What is being asked: Only the lines from the one with "bpy.data.objects.remove(obj)" through the one with "return c * c * (3 - 2 * c)" are to be restated, word for word, with both of them included.

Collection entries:
- - -
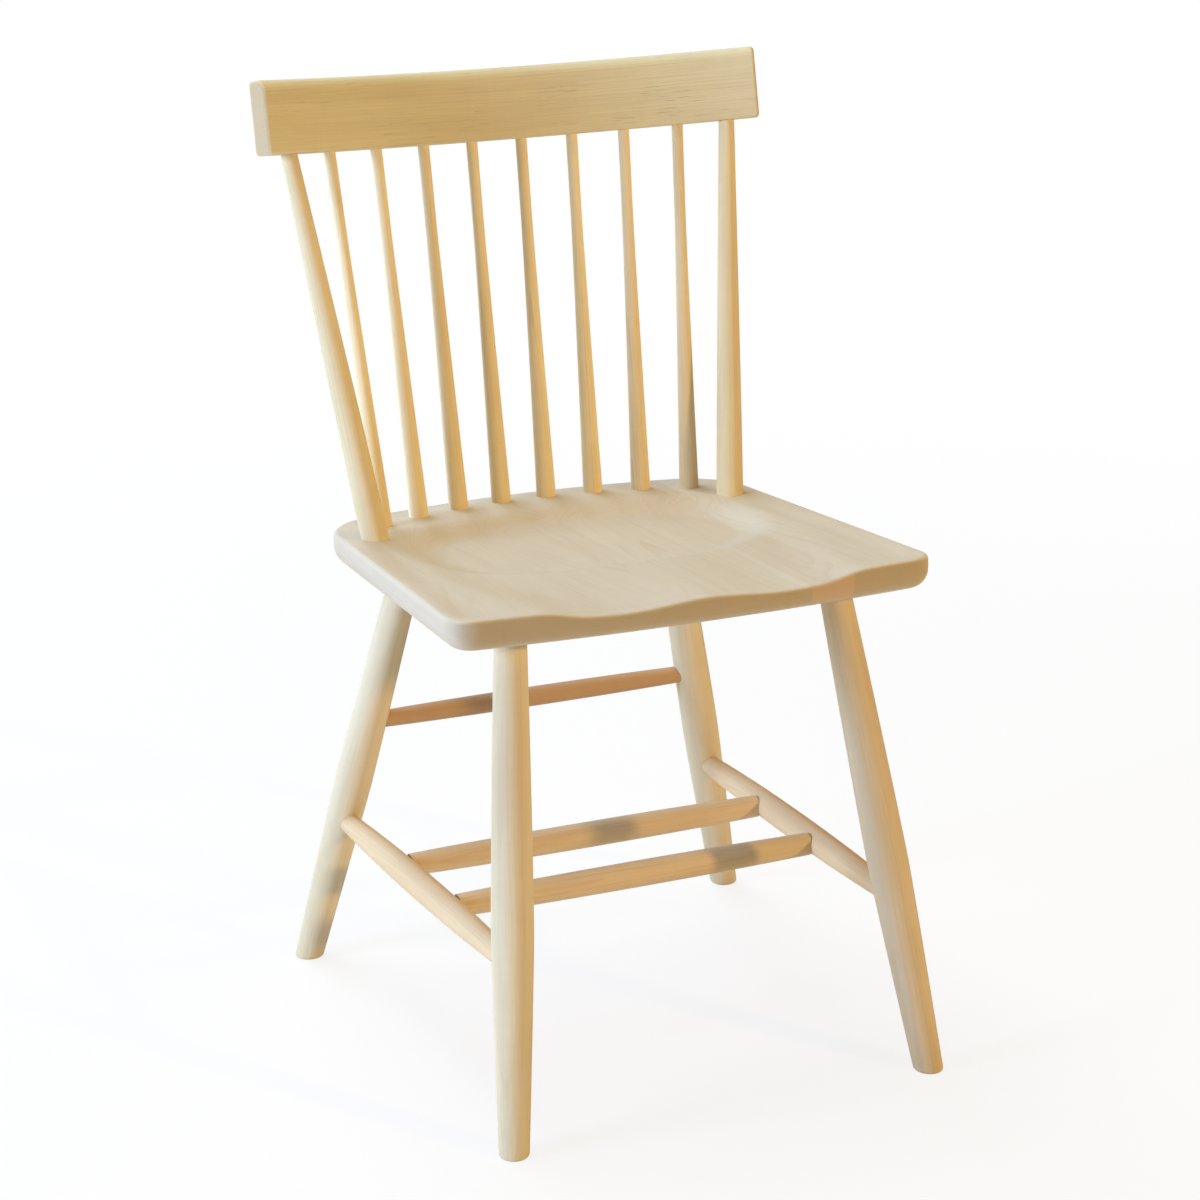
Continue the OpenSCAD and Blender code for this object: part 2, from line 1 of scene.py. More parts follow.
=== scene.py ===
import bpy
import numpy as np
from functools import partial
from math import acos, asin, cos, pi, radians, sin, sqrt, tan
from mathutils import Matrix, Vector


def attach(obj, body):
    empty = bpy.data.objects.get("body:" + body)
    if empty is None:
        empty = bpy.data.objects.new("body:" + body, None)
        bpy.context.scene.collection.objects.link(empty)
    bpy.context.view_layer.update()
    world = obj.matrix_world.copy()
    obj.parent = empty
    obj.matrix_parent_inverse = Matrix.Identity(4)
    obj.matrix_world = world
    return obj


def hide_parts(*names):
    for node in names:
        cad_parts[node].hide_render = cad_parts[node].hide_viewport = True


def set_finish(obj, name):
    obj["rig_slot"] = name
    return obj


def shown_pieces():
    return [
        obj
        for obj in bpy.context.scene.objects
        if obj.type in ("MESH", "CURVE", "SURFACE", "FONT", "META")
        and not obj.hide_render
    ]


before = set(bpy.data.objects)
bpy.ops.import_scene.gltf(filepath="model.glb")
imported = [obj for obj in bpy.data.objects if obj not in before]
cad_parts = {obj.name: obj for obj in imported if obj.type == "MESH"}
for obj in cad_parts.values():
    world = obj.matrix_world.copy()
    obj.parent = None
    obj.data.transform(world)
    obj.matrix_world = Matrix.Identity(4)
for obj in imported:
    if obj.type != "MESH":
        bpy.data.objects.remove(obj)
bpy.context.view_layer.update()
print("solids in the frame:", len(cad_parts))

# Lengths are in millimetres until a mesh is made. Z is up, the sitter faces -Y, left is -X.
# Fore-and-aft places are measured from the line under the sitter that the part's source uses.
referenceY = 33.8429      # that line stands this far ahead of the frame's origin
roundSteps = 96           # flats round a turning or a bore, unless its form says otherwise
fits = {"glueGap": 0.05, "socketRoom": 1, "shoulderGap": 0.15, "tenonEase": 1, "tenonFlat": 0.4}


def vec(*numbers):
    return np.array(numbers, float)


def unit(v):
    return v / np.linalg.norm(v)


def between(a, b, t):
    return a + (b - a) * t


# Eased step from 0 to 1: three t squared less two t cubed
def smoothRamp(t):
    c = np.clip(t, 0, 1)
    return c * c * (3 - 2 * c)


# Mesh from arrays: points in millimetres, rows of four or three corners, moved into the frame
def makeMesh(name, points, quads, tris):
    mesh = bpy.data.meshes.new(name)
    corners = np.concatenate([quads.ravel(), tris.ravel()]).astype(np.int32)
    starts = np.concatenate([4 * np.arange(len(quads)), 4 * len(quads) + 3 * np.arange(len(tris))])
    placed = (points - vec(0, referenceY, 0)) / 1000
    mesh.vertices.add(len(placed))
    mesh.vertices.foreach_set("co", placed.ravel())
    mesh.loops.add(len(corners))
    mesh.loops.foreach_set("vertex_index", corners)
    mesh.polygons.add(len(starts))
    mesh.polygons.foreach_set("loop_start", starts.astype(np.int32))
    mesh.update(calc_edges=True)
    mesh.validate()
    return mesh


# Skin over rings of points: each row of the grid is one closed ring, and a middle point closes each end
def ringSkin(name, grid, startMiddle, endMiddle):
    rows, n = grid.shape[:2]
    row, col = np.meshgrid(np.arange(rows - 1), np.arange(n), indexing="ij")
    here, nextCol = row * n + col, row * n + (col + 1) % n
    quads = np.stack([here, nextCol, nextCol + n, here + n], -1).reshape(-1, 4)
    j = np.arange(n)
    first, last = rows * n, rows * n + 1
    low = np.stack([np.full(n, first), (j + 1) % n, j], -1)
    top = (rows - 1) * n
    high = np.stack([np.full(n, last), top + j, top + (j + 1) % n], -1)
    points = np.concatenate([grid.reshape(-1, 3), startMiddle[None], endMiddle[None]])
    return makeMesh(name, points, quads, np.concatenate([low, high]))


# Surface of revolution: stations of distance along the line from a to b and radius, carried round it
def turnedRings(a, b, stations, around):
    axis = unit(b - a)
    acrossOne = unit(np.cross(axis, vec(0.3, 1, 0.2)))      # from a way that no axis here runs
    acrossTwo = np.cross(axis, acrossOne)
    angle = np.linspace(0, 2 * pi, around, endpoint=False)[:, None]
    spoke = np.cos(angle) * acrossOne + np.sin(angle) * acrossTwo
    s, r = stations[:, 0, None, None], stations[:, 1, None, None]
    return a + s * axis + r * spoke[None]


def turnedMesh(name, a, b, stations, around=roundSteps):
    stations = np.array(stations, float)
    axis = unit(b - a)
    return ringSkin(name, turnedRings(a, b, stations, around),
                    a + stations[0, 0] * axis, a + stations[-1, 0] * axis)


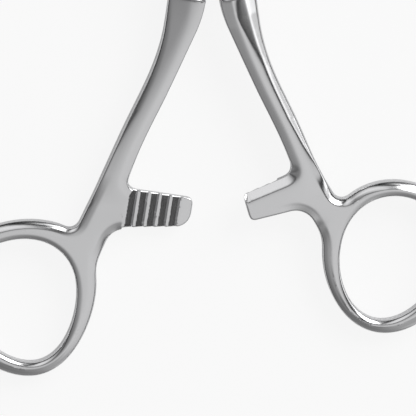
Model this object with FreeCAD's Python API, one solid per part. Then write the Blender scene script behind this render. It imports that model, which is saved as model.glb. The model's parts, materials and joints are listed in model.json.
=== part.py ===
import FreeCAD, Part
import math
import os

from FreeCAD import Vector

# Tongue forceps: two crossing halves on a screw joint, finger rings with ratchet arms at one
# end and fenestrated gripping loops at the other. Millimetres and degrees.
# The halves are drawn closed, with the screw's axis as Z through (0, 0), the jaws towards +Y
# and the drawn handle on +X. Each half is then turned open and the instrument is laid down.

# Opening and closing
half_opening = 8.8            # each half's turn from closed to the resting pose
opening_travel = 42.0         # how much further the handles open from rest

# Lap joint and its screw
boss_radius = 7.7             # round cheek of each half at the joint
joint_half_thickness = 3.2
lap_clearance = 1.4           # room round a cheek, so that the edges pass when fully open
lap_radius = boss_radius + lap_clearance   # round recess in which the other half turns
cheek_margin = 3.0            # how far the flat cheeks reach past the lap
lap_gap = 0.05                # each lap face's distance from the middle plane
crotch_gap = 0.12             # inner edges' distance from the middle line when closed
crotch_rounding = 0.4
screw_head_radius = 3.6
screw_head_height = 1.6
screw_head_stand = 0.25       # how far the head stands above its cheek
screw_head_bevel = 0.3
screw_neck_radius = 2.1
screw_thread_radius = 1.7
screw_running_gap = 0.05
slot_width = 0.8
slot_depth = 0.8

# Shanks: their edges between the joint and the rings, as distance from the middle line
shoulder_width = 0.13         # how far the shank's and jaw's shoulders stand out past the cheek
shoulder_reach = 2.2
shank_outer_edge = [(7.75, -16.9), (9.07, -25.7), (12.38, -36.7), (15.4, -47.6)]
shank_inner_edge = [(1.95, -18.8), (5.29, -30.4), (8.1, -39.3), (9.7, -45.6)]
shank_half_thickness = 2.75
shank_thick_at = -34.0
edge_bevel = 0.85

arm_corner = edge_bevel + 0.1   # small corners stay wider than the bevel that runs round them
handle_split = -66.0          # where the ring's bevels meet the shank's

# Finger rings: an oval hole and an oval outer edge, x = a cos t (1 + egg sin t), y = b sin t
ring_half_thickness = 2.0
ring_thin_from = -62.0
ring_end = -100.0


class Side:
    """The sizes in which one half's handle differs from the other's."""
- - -
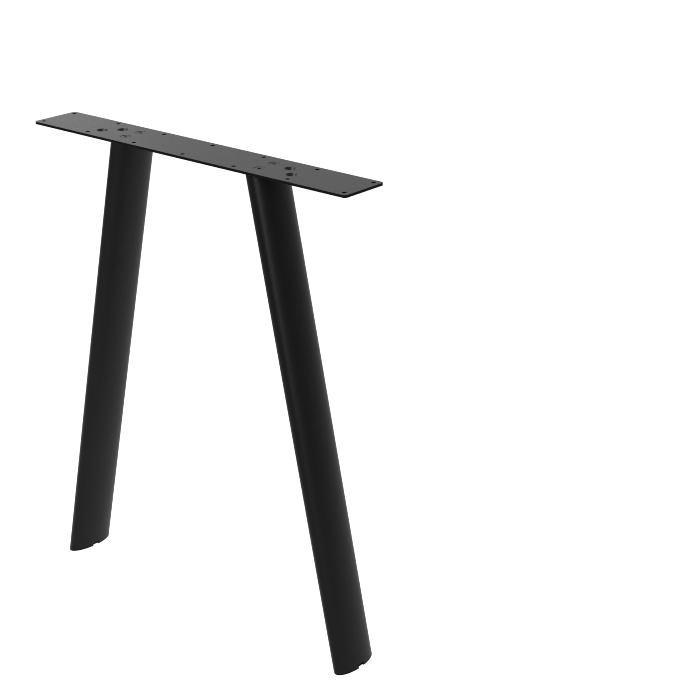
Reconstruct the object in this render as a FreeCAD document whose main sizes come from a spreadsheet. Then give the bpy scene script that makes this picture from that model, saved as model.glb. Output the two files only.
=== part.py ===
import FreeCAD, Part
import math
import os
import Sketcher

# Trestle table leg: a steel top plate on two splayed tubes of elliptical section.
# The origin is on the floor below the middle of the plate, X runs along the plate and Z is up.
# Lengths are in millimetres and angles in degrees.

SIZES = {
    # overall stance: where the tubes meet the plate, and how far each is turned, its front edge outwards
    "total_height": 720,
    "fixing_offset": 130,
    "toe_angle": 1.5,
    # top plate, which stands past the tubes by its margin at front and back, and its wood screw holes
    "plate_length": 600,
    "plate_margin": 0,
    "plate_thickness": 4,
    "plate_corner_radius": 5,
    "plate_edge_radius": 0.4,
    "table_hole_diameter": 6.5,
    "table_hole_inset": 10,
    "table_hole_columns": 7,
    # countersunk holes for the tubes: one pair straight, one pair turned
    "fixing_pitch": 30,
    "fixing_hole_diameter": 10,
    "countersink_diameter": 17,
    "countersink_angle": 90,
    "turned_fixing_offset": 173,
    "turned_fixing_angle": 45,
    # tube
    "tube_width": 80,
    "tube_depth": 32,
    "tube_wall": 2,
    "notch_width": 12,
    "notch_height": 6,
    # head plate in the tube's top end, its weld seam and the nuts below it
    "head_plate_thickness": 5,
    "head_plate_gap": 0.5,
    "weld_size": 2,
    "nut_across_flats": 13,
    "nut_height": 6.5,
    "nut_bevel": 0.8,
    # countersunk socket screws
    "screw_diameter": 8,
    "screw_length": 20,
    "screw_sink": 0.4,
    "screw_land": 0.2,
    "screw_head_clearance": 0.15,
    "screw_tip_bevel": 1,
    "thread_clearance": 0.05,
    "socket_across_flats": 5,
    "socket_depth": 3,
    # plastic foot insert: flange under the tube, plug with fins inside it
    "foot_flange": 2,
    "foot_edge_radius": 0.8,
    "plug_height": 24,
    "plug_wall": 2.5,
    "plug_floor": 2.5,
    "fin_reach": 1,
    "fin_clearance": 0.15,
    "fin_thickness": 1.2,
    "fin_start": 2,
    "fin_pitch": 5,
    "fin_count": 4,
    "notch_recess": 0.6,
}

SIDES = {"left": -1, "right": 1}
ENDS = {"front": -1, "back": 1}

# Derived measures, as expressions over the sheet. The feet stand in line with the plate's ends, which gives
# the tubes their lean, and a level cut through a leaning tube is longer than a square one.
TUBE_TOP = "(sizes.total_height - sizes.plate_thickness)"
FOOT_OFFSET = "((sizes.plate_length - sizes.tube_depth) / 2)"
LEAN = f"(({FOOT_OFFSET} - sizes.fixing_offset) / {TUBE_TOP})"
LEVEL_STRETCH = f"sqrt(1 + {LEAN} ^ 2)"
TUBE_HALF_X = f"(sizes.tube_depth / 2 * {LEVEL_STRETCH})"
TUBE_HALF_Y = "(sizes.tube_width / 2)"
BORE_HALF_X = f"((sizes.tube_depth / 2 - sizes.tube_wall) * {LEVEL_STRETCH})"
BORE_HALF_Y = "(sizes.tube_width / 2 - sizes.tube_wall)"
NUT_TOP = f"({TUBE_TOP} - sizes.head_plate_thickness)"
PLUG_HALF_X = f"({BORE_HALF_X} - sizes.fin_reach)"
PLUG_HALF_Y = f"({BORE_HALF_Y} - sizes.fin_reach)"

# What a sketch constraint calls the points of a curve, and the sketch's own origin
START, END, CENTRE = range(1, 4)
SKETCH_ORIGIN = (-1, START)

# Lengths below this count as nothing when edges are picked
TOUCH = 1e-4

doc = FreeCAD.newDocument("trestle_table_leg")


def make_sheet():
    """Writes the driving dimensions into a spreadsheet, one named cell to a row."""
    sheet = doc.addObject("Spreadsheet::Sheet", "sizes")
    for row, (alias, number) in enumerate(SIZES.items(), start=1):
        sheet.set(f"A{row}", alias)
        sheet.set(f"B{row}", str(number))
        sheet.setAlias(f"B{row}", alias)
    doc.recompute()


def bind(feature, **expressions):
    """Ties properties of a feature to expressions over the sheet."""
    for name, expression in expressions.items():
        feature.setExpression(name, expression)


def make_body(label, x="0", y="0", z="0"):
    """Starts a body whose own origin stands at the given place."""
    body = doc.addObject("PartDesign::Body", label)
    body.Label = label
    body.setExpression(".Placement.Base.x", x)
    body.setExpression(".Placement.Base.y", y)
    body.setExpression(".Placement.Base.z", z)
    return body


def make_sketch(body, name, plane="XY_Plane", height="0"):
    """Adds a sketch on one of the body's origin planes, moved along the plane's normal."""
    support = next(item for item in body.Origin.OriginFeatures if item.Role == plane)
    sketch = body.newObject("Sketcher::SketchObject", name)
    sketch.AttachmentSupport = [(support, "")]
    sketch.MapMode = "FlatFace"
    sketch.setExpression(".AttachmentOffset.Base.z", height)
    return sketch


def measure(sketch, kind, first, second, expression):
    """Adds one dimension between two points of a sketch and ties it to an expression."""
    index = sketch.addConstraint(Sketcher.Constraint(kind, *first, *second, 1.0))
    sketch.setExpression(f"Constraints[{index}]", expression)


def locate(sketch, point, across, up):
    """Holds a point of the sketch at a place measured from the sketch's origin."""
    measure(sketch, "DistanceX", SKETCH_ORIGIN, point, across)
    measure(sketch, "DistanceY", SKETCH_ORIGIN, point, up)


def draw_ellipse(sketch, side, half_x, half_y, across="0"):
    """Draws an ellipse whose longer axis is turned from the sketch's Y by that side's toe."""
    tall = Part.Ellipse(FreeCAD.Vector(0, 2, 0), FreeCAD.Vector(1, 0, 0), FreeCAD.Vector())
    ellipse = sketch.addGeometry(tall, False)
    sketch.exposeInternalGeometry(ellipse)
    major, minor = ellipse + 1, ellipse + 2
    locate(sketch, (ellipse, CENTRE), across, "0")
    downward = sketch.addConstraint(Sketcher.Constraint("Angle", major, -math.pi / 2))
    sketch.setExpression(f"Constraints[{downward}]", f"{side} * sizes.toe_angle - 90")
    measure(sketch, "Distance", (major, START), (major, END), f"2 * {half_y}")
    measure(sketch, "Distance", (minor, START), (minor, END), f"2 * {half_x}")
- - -
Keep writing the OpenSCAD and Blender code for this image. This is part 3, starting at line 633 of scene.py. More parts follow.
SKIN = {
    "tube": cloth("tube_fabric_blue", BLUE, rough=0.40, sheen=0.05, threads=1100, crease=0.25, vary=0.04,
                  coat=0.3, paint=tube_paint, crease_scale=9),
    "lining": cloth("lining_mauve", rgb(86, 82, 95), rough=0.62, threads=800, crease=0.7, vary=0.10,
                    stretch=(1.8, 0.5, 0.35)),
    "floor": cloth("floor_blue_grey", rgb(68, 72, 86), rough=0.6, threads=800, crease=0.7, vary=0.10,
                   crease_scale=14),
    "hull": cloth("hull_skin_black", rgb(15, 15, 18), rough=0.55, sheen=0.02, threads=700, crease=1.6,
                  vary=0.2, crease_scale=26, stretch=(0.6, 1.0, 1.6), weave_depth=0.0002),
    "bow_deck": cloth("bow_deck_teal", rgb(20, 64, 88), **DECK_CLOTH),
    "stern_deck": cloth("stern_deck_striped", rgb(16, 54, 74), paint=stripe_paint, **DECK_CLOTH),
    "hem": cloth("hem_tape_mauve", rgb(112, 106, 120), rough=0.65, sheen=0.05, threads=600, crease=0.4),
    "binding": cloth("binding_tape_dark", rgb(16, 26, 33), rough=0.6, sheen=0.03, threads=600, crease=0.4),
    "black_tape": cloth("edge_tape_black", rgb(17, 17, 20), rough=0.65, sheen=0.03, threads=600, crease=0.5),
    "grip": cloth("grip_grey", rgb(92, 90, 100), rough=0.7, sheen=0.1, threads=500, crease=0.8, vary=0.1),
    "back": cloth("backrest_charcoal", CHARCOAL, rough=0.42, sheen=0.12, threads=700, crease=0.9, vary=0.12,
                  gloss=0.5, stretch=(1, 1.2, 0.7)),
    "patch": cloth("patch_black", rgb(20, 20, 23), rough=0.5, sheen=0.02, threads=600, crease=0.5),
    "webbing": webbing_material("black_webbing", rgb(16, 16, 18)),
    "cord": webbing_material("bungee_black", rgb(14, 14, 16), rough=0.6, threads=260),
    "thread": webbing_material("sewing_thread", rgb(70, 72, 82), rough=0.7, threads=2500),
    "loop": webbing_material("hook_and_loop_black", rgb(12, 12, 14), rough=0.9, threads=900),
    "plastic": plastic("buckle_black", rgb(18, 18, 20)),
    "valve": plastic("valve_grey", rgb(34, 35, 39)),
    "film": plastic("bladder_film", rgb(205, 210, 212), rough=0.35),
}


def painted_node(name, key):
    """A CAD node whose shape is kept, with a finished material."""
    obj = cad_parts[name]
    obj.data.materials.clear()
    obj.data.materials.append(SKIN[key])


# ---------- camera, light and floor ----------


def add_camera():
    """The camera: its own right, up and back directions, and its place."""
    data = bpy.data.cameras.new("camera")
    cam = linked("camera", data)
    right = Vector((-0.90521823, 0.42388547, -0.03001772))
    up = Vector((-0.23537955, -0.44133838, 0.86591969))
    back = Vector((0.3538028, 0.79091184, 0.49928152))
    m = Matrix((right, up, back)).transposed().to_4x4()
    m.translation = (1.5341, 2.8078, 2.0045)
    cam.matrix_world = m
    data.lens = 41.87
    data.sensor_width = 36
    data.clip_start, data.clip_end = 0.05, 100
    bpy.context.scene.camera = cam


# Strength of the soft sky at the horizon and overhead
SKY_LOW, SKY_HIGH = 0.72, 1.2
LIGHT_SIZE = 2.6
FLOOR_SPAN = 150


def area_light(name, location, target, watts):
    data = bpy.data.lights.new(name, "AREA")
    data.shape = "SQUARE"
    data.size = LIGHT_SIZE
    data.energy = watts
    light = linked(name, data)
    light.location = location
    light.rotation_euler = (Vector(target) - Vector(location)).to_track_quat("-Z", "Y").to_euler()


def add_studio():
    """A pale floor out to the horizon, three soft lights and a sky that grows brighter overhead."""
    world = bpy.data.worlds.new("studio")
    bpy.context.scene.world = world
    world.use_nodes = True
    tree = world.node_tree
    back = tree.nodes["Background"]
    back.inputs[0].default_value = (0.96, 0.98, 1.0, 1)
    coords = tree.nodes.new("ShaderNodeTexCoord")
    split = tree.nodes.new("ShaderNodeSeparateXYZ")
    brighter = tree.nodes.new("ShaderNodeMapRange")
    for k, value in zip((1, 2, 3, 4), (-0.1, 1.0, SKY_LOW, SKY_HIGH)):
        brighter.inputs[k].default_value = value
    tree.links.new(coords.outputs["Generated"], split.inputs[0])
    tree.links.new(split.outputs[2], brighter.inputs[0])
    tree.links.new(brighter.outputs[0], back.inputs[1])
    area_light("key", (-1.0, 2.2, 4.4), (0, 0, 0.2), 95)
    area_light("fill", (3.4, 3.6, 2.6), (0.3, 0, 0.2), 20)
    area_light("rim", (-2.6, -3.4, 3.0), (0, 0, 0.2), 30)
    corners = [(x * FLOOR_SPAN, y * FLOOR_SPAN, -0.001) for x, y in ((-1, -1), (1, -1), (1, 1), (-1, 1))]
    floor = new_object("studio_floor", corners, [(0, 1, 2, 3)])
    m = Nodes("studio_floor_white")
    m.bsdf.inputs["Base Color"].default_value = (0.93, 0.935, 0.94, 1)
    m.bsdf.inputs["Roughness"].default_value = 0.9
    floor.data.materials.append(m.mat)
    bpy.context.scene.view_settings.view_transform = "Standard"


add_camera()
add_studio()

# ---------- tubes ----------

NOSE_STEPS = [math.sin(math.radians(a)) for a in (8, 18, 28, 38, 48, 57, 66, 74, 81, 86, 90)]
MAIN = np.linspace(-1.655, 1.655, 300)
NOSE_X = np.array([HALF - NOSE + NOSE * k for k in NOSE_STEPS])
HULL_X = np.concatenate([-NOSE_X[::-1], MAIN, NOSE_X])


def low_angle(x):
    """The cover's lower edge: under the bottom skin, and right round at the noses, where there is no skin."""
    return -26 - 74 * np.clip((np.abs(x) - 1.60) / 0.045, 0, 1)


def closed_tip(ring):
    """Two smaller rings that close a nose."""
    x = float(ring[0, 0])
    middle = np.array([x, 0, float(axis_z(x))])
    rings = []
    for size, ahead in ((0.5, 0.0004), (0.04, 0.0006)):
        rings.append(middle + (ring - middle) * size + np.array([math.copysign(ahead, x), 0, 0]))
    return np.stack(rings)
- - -
Exercise response:
        bpy.data.objects.remove(obj)
bpy.context.view_layer.update()
print("solids in the frame:", len(cad_parts))

# Lengths are in millimetres until a mesh is made. Z is up, the sitter faces -Y, left is -X.
# Fore-and-aft places are measured from the line under the sitter that the part's source uses.
referenceY = 33.8429      # that line stands this far ahead of the frame's origin
roundSteps = 96           # flats round a turning or a bore, unless its form says otherwise
fits = {"glueGap": 0.05, "socketRoom": 1, "shoulderGap": 0.15, "tenonEase": 1, "tenonFlat": 0.4}


def vec(*numbers):
    return np.array(numbers, float)


def unit(v):
    return v / np.linalg.norm(v)


def between(a, b, t):
    return a + (b - a) * t


# Eased step from 0 to 1: three t squared less two t cubed
def smoothRamp(t):
    c = np.clip(t, 0, 1)
    return c * c * (3 - 2 * c)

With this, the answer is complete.